I am both fascinated by the way in which my biology functions, and cautious about what of me could or should be explained in purely chemical terms. However, my chemical identity has been a consideration for some years now. I started down the peri-menopausal track rather early – 39. I get the mood swings, and my menstrual cycle is changing.
My experience of myself, month to month is informed by the blue days before I bleed. I usually bleed for six days and two of those are usually heavy and painful. My mood shifts around ovulation. This has been part of the rhythm of myself for some time. Who will I be without that? I’ve seen some fascinating stuff from Caitlin Moran recently about what fertility hormones do to women and what happens when those go away. How much will I change? Will I wake up one morning feeling angry and finding I need to do a PhD? It happens a lot, apparently, but seems unlikely in my case.
Right now I’m dealing with a lack of adrenaline in my body. Adrenal fatigue is not widely recognised as a condition and definitely isn’t recognised in the UK. I can say from personal experience that there does come a point where a body just can’t keep doing the adrenaline, and doesn’t, and it takes a while to recover. In the meantime, experiences of fear and panic result in something like being slapped in the face with a cold fish. It is weird and disorientating, and my emotional self has changed because my body can’t support what I was feeling.
Amusingly, I’m also having trouble with endorphins. Usually this is a diet/exercise issue, and problems mean more effort is required to support the body. But, I’ve been walking, trampolining, eating plenty of fruit and veg. I don’t even know why this system has crashed. It creates an interesting opportunity to look at who and how I am when this chemical aspect of me isn’t working.
How I think about things hasn’t changed. It doesn’t seem to matter much what’s going on with me chemically, my considered philosophical positions and chosen ways of being hold up passably well. Except where those ways of being depend on being able to show up in a body and feel stuff. At the moment it’s a bit like how I imagine being a brain in a jar would feel – disconnected and a tad unreal.
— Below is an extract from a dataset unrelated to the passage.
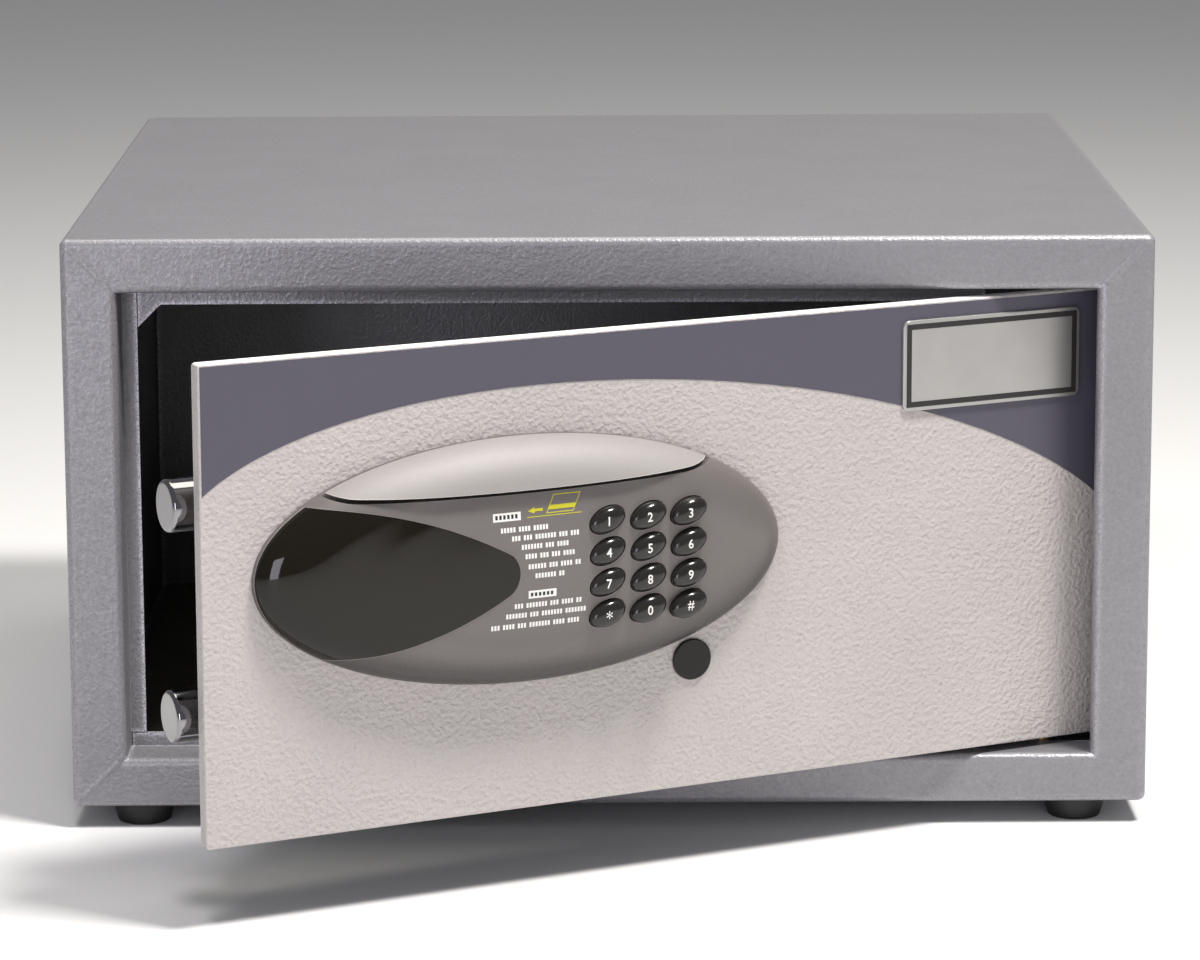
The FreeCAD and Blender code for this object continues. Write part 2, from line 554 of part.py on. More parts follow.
def battery_holder():
    """Open tray for four AA cells."""
    x0, x1, z0, z1 = BATTERY_BAY
    y0 = BACK + COVER_DEPTH - TRAY_DEPTH
    tray = block(x0 + 1, x1 - 1, y0, y0 + TRAY_DEPTH - 2.5, z0 + 1, z1 - 1)
    inside = 1 + TRAY_T
    tray = tray.cut(block(x0 + inside, x1 - inside, y0 + TRAY_T, y0 + TRAY_DEPTH, z0 + inside, z1 - inside))
    legs = [block(x, x + 4, BACK, y0, z, z + 4) for x in (x0 + 2, x1 - 6) for z in (z0 + 2, z1 - 6)]
    return joined([tray] + legs)


def batteries():
    """Four AA cells, each with its raised positive end."""
    x0, x1, z0, _ = BATTERY_BAY
    y = BACK + COVER_DEPTH - TRAY_DEPTH + TRAY_T + CELL_R + 0.1
    cells = []
    for i in range(4):
        x = (x0 + x1) / 2 + CELL_PITCH * (i - 1.5)
        can = rod(CELL_R, Vector(x, y, z0 + 3.4), Z, CELL_L)
        cells.append(joined([can, rod(2.6, Vector(x, y, z0 + 3.4 + CELL_L), Z, 1.2)]))
    return Part.makeCompound(cells)


def bolt_guide(z):
    """Bored block welded behind the plate, just inside the cover's side wall."""
    guide = block(GUIDE_X0, GUIDE_X1, BACK, BOLT_Y + GUIDE_HALF, z - GUIDE_HALF, z + GUIDE_HALF)
    guide = rounded(guide, 5.0, lambda e: along(e, X) and e.BoundBox.YMax > BOLT_Y)
    return guide.cut(rod(BOLT_R + PIN_PLAY, Vector(GUIDE_X0 - 1, BOLT_Y, z), X, GUIDE_X1 - GUIDE_X0 + 2))


def locking_bolt(z):
    """Round bolt with a rounded nose, drilled for its screw."""
    x = PLATE_LEFT - BOLT_REACH
    bolt = rod(BOLT_R, Vector(x, BOLT_Y, z), X, BOLT_LEN)
    bolt = rounded(bolt, 1.6, lambda e: e.BoundBox.XMax < x + 1e-3)
    return bolt.cut(rod(3.0, Vector(x + BOLT_LEN - 14, BOLT_Y, z), X, 20))


BAR_X0 = PLATE_LEFT - BOLT_REACH + BOLT_LEN
BAR_X1 = BAR_X0 + 5.0


def bolt_bar():
    """Upright bar that carries both bolts, with the long arm that the override lever works."""
    bar = block(BAR_X0, BAR_X1, BOLT_Y - 8, BOLT_Y + 8, BOLT_Z[0] - 13, BOLT_Z[1] + 13)
    arm = block(BAR_X1 - 1, 28.0, BOLT_Y + 5.5, BOLT_Y + 7.5, 84.5, 94.0)
    holes = [rod(3.0, Vector(BAR_X0 - 1, BOLT_Y, z), X, 10) for z in BOLT_Z]
    return joined([bar, arm]).cut(Part.makeCompound(holes))


def bolt_screws():
    return Part.makeCompound([screw(Vector(BAR_X1, BOLT_Y, z), -X, 5.0, 3.6, 3.0, 16.0) for z in BOLT_Z])


def involute_tooth(module, teeth, backlash):
    """Half-outline points of one gear tooth, centred on the up direction, from root to tip."""
    pitch_r = module * teeth / 2
    base_r = pitch_r * math.cos(math.radians(20))
    tip_r = pitch_r + module
    half = math.pi / (2 * teeth) - backlash / (2 * pitch_r)
    roll = math.sqrt((pitch_r / base_r) ** 2 - 1)
    half_at_base = half + roll - math.atan(roll)
    points = []
    for i in range(5):
        r = base_r + (tip_r - base_r) * i / 4
        t = math.sqrt(max((r / base_r) ** 2 - 1, 0))
        points.append((r, half_at_base - (t - math.atan(t))))
    return points


def drive_pinion():
    """Sixteen-tooth pinion that meshes with the rack below it, a tooth gap pointing down."""
    root_r = GEAR_MODULE * (GEAR_TEETH / 2 - 1.25)
    centre = Vector(GEAR_X, 0, GEAR_Z)
    flank = involute_tooth(GEAR_MODULE, GEAR_TEETH, 0.1)
    points = []
    for i in range(GEAR_TEETH):
        middle = 2 * math.pi * (i + 0.5) / GEAR_TEETH
        side = [(root_r, flank[0][1])] + flank
        points += [(r, middle - a) for r, a in side] + [(r, middle + a) for r, a in reversed(side)]
    ring = [centre + Vector(r * math.sin(a), BOLT_Y - 3, -r * math.cos(a)) for r, a in points]
    gear = prism(ring, Vector(0, 6, 0))
    return gear.cut(rod(SHAFT_R, centre + Vector(0, BOLT_Y - 5, 0), Y, 10))


def bolt_rack():
    """Rack screwed to the bolt bar, its teeth on top."""
    pitch = math.pi * GEAR_MODULE
    slope = math.tan(math.radians(20))
    half = pitch / 4 - 0.05
    top, root = RACK_Z + GEAR_MODULE, RACK_Z - 1.25 * GEAR_MODULE
    outline = [(BAR_X1, 101.0), (BAR_X1, root)]
    for k in range(-7, 5):
        x = GEAR_X + k * pitch
        outline += [(x - half - 1.25 * GEAR_MODULE * slope, root), (x - half + GEAR_MODULE * slope, top),
                    (x + half - GEAR_MODULE * slope, top), (x + half + 1.25 * GEAR_MODULE * slope, root)]
    outline += [(GEAR_X + 16, root), (GEAR_X + 16, 101.0)]
    return prism([Vector(x, BOLT_Y - 2.5, z) for x, z in outline], Vector(0, 5, 0))


def motor_shaft():
    return rod(SHAFT_R, Vector(GEAR_X, BOLT_Y - 3.5, GEAR_Z), Y, 12.0)


def gearmotor():
    """Small gearmotor behind its bracket: gearbox, then the motor can with its terminals."""
    z = GEAR_Z
    y = BOLT_Y + 6.0
    box = block(GEAR_X - 8, GEAR_X + 8, y, y + 9, z - 7, z + 7)
    can = rod(6.9, Vector(GEAR_X, y + 9, z), Y, 12.0)
    tabs = [block(GEAR_X + s - 1, GEAR_X + s + 1, y + 21, y + 22.2, z - 0.3, z + 0.3) for s in (-4, 4)]
    return joined([box, can] + tabs).cut(rod(SHAFT_R + 0.06, Vector(GEAR_X, y - 1, z), Y, 4.0))


def motor_bracket():
    """Z-shaped bracket: foot on the plate, leg, and the shelf that carries the gearmotor."""
    z = GEAR_Z
    shelf = block(GEAR_X - 11, GEAR_X + 11, BOLT_Y + 4, BOLT_Y + 6, z - 9, z + 20)
    leg = block(GEAR_X - 11, GEAR_X + 11, BACK, BOLT_Y + 6, z + 18, z + 20)
    foot_pad = block(GEAR_X - 11, GEAR_X + 11, BACK, BACK + 2, z + 18, z + 32)
    return joined([shelf, leg, foot_pad]).cut(rod(4.0, Vector(GEAR_X, BOLT_Y, z), Y, 10))


def drive_board():
    """Motor driver board on four spacers, with its connector and capacitor."""
    y = BACK + 7.0
    board = block(-68.0, 2.0, y, y + 1.6, 98.0, 150.0)
    spacers = [rod(2.5, Vector(x, BACK, z), Y, 7.0) for x in (-64, -2) for z in (102, 146)]
    connector = block(-58.0, -36.0, y + 1.6, y + 8.0, 104.0, 112.0)
    capacitor = rod(5.0, Vector(-20, y + 1.6, 138), Y, 12.0)
    chip = block(-46.0, -30.0, y + 1.6, y + 3.4, 122.0, 138.0)
    return joined([board, connector, capacitor, chip] + spacers)


def ribbon_cable():
    """Flat cable through the plate, from the keypad board to the driver board."""
    x, half = panel_x(CABLE_S), CABLE_W / 2
    return block(x - half, x + half, proud(BOARD_H - BOARD_T), BACK + 7.0, CABLE_Z - 0.5, CABLE_Z + 0.5)


# ---------------------------------------------------------------- writing

def turned(shape):
    """A door piece, opened from shut to the stored pose."""
    moved = shape.copy()
    moved.rotate(Vector(HINGE_X, HINGE_Y, 0), Z, DOOR_OPEN)
    return moved


def save(name, shape):
    solids = shape.Solids
    for solid in solids:
        assert solid.isValid() and solid.Volume > 0, name
    whole = solids[0] if len(solids) == 1 else Part.makeCompound(solids)
    whole.exportStep(f"parts/{name}.step")
    b = whole.BoundBox
    print(f"{name:22s} {len(solids)} solids {whole.Volume:12.1f} mm3  "
          f"x {b.XMin:.1f} {b.XMax:.1f}  y {b.YMin:.1f} {b.YMax:.1f}  z {b.ZMin:.1f} {b.ZMax:.1f}")


def main():
    os.makedirs("parts", exist_ok=True)
    body = {
        "body_shell": body_shell(), "back_panel": back_panel(), "floor_mat": floor_mat(),
        "door_stop_top": door_stop_top(), "door_stop_left": door_stop_left(),
        "door_stop_bottom": door_stop_bottom(), "foot_screws": foot_screws(),
        "hinge_bracket_upper": hinge_bracket(OPEN_Z1 + SHEET),
        "hinge_bracket_lower": hinge_bracket(OPEN_Z0 - SHEET - BRACKET_T), "hinge_bushes": hinge_bushes(),
    }
    feet = ("front_left", "front_right", "rear_left", "rear_right")
    for name, (x, y) in zip(feet, corners(FOOT_X, FOOT_Y)):
        body["foot_" + name] = foot(x, y)
    door = {
        "door_plate": door_plate(), "decor_film": decor_film(), "name_badge": name_badge(),
        "hinge_rod": hinge_rod(), "lock_housing": lock_housing(), "card_slot_hood": card_slot_hood(),
        "card_reader_head": card_reader_head(), "display_window": display_window(),
        "led_display": led_display(), "keypad_board": keypad_board(),
        "keypad_membrane": keypad_membrane(), "housing_screws": housing_screws(),
        "override_lock_body": override_lock_body(), "override_core": override_core(),
        "override_cam": override_cam(), "keyhole_cap": keyhole_cap(), "inner_cover": inner_cover(),
        "inner_cover_screws": inner_cover_screws(), "battery_cover": battery_cover(),
        "battery_holder": battery_holder(), "batteries": batteries(),
        "bolt_guide_lower": bolt_guide(BOLT_Z[0]), "bolt_guide_upper": bolt_guide(BOLT_Z[1]),
        "locking_bolt_lower": locking_bolt(BOLT_Z[0]), "locking_bolt_upper": locking_bolt(BOLT_Z[1]),
        "bolt_bar": bolt_bar(), "bolt_screws": bolt_screws(), "bolt_rack": bolt_rack(),
        "drive_pinion": drive_pinion(), "motor_shaft": motor_shaft(), "gearmotor": gearmotor(),
        "motor_bracket": motor_bracket(), "drive_board": drive_board(), "ribbon_cable": ribbon_cable(),
    }
    for name, s, z in key_places():
        door["key_" + name] = key_cap(s, z)
    for name, shape in body.items():
        save(name, shape)
    for name, shape in door.items():
        save(name, turned(shape))


main()
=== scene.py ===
import json
import math
import random

import bmesh
import bpy
from mathutils import Matrix, Vector
from mathutils.bvhtree import BVHTree


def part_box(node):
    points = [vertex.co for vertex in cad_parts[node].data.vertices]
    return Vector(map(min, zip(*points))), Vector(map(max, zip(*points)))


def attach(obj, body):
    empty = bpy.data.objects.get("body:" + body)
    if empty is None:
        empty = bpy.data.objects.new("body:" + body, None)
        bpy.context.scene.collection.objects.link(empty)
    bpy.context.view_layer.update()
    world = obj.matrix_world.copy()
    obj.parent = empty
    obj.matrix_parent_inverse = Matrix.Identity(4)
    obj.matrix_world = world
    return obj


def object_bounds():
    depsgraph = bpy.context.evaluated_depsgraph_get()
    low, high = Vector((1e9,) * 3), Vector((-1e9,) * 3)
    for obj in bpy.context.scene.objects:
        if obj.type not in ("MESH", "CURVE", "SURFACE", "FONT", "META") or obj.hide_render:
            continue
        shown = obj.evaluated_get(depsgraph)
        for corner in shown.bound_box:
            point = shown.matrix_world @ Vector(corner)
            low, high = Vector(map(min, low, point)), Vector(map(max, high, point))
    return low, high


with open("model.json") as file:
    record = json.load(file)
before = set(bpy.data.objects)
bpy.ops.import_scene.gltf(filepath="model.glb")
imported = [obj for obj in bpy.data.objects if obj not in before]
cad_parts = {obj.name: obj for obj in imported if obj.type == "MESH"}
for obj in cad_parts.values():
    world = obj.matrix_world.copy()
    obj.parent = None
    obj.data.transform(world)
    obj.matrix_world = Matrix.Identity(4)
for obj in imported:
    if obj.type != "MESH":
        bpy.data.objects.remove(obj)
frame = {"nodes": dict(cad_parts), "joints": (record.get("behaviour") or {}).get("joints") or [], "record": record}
cad_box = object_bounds()
MM = 0.001

# ---------------------------------------------------------------- the door's own frame

hinge = next(j for j in frame["joints"] if j["name"] == "door_hinge")
HINGE_AT = Vector(hinge["pos_m"])
AJAR = -math.radians(hinge["range_deg"][0])
OPENED = Matrix.Translation(HINGE_AT) @ Matrix.Rotation(AJAR, 4, "Z") @ Matrix.Translation(-HINGE_AT)
SHUT = OPENED.inverted()


def shut_box(node):
    """A door node's lowest and highest corners, with the door shut."""
    points = [SHUT @ v.co for v in frame["nodes"][node].data.vertices]
    low = Vector([min(p[i] for p in points) for i in range(3)])
    high = Vector([max(p[i] for p in points) for i in range(3)])
    return low, high


PLATE_LOW = shut_box("door_plate")[0]


# ---------------------------------------------------------------- materials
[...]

Being in my body is hard at the best of times, right now, it is almost impossible to show up for anything other than pain.
There is however some comfort in knowing that I’m not going to have my sense of self washed away by the hormonal shifts of the menopause. Anything I’ve come to deliberately is likely to hold up, by the looks of things.
(This blog post is not a request for advice on how to medicate any of the above, nor any other kinds of interventions I might try. That’s in hand, this is only part of a story, and it wasn’t what I wanted to talk about today so please don’t come in with that sort of stuff as I find it tiring and it isn’t going to help right now. Thank you.)
August 3rd, 2020 at 12:47 pm
Such a good description. Resonate with it all 🙏🙏
August 4th, 2020 at 1:36 pm
I’m peri-menopausal, nearly post-menopausal. I’m glad to say that whilst some stuff has changed, I can confirm that core values remain the same. I am still a leftie 😊
August 5th, 2020 at 10:46 am
Good to know! There’s so little good information out there about what to expect. What there is is mostly medical pathologising…
August 5th, 2020 at 11:18 am
Try comparing two of my longer blogposts from, say a couple of weeks ago, and five years ago— hopefully you’ll find that the quality is about the same!